Second... Dad. I don't know if I am ready to talk about it, but I'm scared for my father and there is nothing I can do about it. His health is waning and all I can do is watch and be there if he needs me. Its ironic how much this news is killing me based on the rocky relationship we've had, but the thought of losing my Dad brings me to tears every time I even think about my life and all the happiness that won't be the same without him there. The wedding... babies... everything a girl needs her Dad for. 28 years of not really needing him and suddenly I need him and there is a HUGE chance he won't be there. I am more effected by it than I am willing to show.
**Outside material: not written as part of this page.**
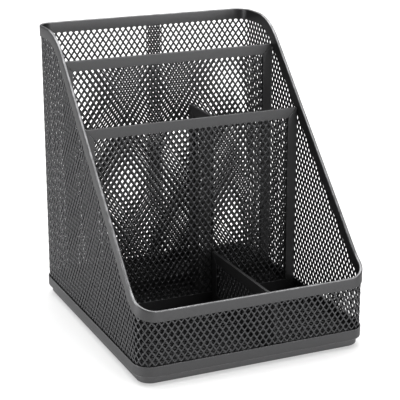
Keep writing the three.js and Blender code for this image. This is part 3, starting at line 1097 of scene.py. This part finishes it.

It's also amazing how many times I have written that and deleted it, wanting to tell people, reach out and ask for help, but too afraid to admit it was really happening. Part of me feels I am over reacting and I should not be this upset, but the other part says worry all you want if that's all you can do.
So that is why I am eating the wrong things... I am still keeping under my daily calories and I am still hitting the gym 6 days a week, but only to allow the binging, which makes everything better for a minute.
I am going to go eat a cookie before spin class... don't judge me.
Pounds to Lose: 26 (only because I wasn't counting write for the last week ;)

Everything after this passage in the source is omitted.